I have some strings returned to me by the geolocation MapQuest API. I want to isolate the state name from strings like these, which is kind of hard. Think of 'Pennsylvania Avenue' (which is in D.C.), then there is 'Washington', which can be a state, as well as a street name, and a city.
s = "Goldman Sachs Tower, 200, West Street, Battery Park City, Manhattan Community Board 1, New York County, NYC, New York, 10282, United States of America"
s = "9th St NW, Logan Circle/Shaw, Washington, District of Columbia, 20001, United States of America"
s = "Casper, Natrona County, Wyoming, United States of America"
But I noticed that MapQuest writes the state name just before the zip code, near the end of the string.
To obtain the state name, this works, that is, if there is a zip code:
s = s.split(",")
s = [x.strip() for x in s]
state = s[-3]
However, when there is no zip code, as in the third string, then I get the county (Natrona County).

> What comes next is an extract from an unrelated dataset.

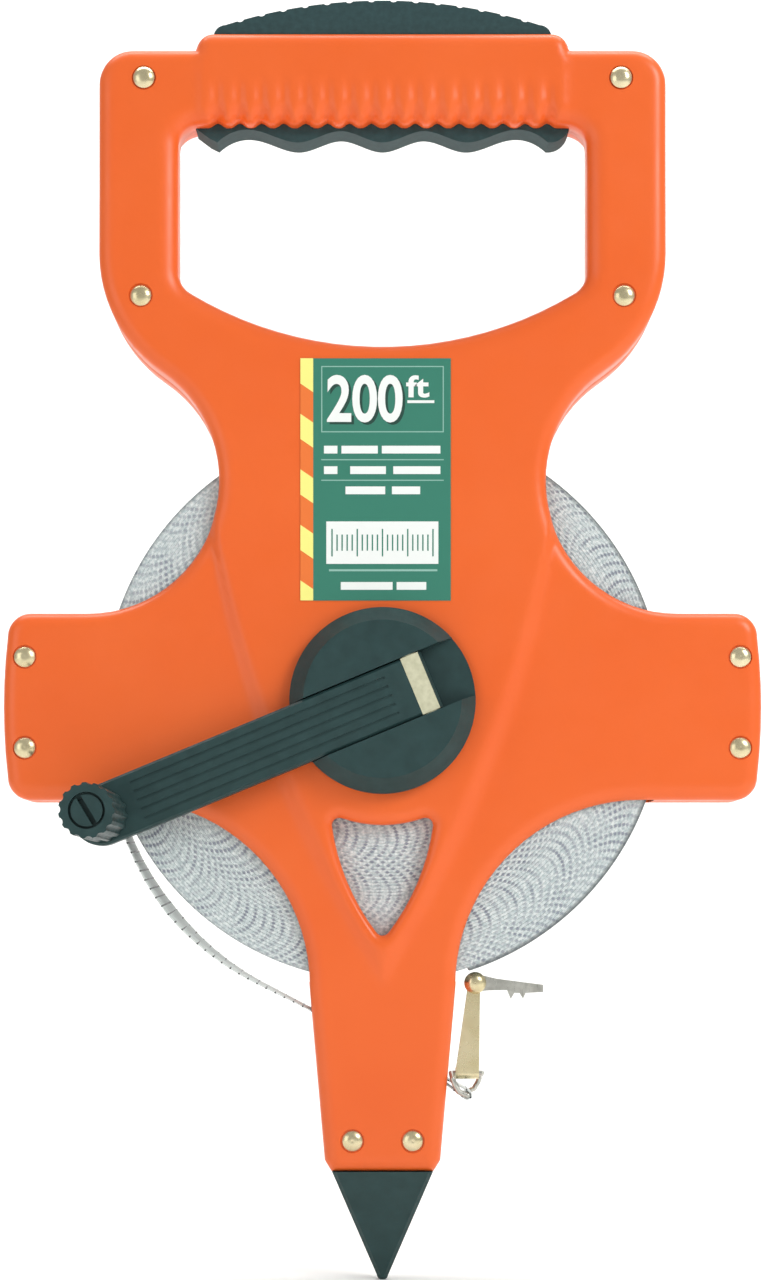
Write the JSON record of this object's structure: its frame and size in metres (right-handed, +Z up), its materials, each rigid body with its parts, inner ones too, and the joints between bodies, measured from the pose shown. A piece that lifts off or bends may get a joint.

I tried to eliminate the zip code by:
s = s.split(",")
s = [x.strip() for x in s if '\d{5}' not in x ]
But the regex '\d{5}'
does not work - I want Wyoming, not Natrona County.
Upvotes: 1
Views: 50
Reputation: 2557
Use re
:
import re
s = "9th St NW, Logan Circle/Shaw, Washington, District of Columbia, 20001, United States of America"
s = s.split(",")
number = re.compile(r"\d{5}")
s = [x.strip() for x in s if not number.search(x)]
print s
print s[-2]
output:
['9th St NW', 'Logan Circle/Shaw', 'Washington', 'District of Columbia', 'United States of America']
District of Columbia
Here is some small easy tutorial on it: regex tutorial
Upvotes: 2